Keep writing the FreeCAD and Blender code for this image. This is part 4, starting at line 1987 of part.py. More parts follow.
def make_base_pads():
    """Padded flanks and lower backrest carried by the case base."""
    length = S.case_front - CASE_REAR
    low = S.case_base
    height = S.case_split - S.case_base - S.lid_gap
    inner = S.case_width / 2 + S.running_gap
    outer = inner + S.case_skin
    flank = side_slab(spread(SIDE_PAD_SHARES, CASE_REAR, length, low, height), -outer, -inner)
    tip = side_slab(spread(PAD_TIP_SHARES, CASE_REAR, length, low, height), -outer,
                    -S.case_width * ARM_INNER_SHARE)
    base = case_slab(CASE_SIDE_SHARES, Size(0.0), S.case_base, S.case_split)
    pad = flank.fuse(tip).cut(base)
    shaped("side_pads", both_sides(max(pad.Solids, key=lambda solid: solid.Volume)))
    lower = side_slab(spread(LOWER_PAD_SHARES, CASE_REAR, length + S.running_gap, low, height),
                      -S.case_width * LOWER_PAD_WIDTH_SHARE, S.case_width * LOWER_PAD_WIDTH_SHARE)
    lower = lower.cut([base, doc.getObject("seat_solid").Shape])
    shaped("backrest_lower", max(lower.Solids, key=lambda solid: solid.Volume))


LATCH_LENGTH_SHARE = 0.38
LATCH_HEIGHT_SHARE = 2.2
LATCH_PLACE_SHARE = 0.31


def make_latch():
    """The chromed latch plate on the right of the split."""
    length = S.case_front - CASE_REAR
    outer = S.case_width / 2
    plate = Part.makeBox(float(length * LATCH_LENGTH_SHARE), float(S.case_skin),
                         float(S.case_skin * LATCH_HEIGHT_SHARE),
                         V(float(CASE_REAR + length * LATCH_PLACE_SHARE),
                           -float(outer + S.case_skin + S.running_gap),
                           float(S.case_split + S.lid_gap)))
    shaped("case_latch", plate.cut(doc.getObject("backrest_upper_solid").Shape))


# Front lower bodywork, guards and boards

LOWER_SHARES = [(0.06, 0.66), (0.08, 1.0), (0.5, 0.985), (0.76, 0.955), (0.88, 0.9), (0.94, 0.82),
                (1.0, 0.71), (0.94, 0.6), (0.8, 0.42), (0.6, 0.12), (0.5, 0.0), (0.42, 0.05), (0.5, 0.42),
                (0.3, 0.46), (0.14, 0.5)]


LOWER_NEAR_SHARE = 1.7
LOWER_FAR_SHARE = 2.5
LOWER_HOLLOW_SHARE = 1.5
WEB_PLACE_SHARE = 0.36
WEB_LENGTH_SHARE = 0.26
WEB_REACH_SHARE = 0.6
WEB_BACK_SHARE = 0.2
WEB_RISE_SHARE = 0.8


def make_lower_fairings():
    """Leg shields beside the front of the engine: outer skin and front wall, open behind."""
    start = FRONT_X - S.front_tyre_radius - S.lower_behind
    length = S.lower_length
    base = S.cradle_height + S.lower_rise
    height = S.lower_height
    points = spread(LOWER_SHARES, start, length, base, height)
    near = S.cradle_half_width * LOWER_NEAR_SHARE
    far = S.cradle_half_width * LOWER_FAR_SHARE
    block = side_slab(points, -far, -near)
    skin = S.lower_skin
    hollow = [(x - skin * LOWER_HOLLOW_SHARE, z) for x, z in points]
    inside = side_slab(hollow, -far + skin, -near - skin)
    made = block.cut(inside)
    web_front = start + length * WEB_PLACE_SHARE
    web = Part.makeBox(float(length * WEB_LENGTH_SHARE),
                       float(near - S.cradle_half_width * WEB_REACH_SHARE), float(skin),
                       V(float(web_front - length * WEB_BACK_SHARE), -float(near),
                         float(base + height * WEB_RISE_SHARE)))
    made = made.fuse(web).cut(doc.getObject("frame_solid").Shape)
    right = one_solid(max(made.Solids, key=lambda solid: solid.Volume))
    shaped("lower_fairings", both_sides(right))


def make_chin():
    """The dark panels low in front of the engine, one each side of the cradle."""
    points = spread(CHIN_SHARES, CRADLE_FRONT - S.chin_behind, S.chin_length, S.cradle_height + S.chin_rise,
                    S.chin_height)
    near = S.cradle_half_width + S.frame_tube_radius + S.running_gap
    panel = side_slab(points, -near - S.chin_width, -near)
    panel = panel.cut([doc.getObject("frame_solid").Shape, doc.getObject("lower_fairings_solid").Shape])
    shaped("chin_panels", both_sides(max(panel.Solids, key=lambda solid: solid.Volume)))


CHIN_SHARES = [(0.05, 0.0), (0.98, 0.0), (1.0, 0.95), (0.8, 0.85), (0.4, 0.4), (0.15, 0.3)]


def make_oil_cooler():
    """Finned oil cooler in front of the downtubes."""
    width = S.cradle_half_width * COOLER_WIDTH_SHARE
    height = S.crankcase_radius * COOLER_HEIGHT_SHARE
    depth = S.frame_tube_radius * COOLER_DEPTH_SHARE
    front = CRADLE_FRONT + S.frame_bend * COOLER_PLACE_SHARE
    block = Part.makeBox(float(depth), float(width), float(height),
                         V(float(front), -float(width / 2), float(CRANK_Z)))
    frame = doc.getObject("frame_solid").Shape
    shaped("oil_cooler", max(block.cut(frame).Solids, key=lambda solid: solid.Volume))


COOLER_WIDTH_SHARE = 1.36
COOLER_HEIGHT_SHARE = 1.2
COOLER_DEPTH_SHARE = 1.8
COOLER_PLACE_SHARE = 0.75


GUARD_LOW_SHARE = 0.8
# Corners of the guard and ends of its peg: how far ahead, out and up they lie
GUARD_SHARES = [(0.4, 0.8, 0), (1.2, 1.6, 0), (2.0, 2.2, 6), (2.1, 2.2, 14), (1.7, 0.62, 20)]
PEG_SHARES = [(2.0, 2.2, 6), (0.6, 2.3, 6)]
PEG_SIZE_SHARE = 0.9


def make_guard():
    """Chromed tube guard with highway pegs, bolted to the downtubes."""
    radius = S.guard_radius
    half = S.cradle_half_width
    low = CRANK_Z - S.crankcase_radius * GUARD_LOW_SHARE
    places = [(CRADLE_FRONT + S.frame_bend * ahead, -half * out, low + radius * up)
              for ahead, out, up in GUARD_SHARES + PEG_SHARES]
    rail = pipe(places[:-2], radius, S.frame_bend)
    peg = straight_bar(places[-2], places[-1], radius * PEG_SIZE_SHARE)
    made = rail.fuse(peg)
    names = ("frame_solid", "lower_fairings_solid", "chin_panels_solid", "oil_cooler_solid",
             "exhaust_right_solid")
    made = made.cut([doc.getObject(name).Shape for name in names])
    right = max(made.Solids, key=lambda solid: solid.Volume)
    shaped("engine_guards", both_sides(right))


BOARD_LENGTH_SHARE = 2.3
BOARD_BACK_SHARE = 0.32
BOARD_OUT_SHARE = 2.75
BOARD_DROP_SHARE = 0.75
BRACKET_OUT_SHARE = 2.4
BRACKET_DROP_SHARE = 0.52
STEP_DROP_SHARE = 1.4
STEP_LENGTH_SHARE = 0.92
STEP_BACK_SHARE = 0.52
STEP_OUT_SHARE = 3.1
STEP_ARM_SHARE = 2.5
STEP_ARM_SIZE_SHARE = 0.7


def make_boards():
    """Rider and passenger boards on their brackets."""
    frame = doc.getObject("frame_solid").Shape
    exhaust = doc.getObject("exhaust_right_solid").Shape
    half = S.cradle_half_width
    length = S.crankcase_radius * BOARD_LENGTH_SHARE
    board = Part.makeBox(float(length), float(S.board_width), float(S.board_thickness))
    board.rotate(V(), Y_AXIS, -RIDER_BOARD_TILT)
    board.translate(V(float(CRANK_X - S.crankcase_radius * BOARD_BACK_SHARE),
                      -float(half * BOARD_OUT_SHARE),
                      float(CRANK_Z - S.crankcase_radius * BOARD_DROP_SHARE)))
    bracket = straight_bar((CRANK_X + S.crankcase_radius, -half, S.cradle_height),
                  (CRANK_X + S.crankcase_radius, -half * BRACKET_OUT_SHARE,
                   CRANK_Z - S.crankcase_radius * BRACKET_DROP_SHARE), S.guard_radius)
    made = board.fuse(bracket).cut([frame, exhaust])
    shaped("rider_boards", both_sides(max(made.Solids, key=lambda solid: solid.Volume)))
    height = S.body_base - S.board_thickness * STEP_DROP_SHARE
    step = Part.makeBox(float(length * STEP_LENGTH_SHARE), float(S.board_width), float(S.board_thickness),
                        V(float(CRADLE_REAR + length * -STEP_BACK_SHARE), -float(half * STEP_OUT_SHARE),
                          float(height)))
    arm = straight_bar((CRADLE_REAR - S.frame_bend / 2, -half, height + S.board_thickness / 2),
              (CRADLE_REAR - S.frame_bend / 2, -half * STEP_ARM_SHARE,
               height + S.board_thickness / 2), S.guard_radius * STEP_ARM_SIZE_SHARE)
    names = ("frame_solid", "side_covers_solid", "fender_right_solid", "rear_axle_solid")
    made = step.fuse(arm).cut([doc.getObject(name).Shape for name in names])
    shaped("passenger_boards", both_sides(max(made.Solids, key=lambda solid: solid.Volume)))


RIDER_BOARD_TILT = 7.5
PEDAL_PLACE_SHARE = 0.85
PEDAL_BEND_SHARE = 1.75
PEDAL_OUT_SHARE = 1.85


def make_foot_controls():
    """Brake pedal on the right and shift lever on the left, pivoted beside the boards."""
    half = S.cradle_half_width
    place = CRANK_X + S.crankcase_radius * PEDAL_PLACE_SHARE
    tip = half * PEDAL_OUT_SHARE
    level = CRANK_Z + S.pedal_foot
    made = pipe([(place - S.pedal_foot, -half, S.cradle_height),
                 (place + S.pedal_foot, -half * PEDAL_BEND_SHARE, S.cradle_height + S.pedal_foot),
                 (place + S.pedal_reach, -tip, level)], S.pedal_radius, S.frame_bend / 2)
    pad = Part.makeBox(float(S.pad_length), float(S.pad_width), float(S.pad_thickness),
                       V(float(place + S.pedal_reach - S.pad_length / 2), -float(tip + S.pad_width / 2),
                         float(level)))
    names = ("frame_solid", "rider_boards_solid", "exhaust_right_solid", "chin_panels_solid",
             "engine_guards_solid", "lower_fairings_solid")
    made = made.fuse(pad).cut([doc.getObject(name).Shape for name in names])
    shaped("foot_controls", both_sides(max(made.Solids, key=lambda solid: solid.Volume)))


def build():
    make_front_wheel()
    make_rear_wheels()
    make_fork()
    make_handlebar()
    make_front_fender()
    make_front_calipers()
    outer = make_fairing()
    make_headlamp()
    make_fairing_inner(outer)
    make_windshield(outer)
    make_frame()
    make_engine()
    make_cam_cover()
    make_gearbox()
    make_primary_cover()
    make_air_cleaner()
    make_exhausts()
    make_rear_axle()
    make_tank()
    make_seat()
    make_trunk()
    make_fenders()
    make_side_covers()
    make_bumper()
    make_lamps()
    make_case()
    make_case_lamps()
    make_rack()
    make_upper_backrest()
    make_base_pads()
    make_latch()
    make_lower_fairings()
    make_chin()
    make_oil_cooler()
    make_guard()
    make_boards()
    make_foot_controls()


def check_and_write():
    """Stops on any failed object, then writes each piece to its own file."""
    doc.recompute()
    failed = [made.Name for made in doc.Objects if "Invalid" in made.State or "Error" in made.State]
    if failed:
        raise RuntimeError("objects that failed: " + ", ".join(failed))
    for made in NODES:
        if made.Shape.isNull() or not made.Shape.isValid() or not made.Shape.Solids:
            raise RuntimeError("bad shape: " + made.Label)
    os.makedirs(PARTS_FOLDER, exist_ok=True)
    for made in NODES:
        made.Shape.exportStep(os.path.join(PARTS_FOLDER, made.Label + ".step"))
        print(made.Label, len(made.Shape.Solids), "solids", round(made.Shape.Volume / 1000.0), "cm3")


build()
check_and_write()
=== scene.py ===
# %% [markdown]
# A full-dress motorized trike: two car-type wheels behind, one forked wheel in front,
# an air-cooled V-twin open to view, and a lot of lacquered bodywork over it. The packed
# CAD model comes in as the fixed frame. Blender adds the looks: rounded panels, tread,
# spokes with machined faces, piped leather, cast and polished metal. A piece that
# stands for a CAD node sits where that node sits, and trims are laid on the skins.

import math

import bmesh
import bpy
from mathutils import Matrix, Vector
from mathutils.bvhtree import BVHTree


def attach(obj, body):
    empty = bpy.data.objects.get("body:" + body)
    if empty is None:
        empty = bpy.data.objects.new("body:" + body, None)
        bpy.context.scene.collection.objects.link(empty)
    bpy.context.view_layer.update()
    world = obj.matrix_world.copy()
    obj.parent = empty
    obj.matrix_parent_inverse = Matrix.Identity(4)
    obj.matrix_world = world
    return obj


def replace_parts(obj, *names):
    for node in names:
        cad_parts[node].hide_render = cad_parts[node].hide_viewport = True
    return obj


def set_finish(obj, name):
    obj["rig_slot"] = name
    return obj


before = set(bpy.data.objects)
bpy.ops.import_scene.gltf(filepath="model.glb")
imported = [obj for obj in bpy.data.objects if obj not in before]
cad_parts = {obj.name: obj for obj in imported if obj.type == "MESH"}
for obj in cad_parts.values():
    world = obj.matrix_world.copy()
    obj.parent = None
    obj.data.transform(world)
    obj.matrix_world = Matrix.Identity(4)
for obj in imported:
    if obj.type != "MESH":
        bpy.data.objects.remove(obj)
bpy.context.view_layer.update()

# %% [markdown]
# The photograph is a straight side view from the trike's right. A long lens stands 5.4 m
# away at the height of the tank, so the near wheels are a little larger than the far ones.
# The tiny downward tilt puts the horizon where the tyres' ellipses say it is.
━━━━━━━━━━
→ TASK PROMPT: Reproduce exactly, please, only the lines from the start of the data above to the line that contains "LATCH_PLACE_SHARE = 0.31", with both ends kept.

→ SOLUTION:
Keep writing the FreeCAD and Blender code for this image. This is part 4, starting at line 1987 of part.py. More parts follow.
def make_base_pads():
    """Padded flanks and lower backrest carried by the case base."""
    length = S.case_front - CASE_REAR
    low = S.case_base
    height = S.case_split - S.case_base - S.lid_gap
    inner = S.case_width / 2 + S.running_gap
    outer = inner + S.case_skin
    flank = side_slab(spread(SIDE_PAD_SHARES, CASE_REAR, length, low, height), -outer, -inner)
    tip = side_slab(spread(PAD_TIP_SHARES, CASE_REAR, length, low, height), -outer,
                    -S.case_width * ARM_INNER_SHARE)
    base = case_slab(CASE_SIDE_SHARES, Size(0.0), S.case_base, S.case_split)
    pad = flank.fuse(tip).cut(base)
    shaped("side_pads", both_sides(max(pad.Solids, key=lambda solid: solid.Volume)))
    lower = side_slab(spread(LOWER_PAD_SHARES, CASE_REAR, length + S.running_gap, low, height),
                      -S.case_width * LOWER_PAD_WIDTH_SHARE, S.case_width * LOWER_PAD_WIDTH_SHARE)
    lower = lower.cut([base, doc.getObject("seat_solid").Shape])
    shaped("backrest_lower", max(lower.Solids, key=lambda solid: solid.Volume))


LATCH_LENGTH_SHARE = 0.38
LATCH_HEIGHT_SHARE = 2.2
LATCH_PLACE_SHARE = 0.31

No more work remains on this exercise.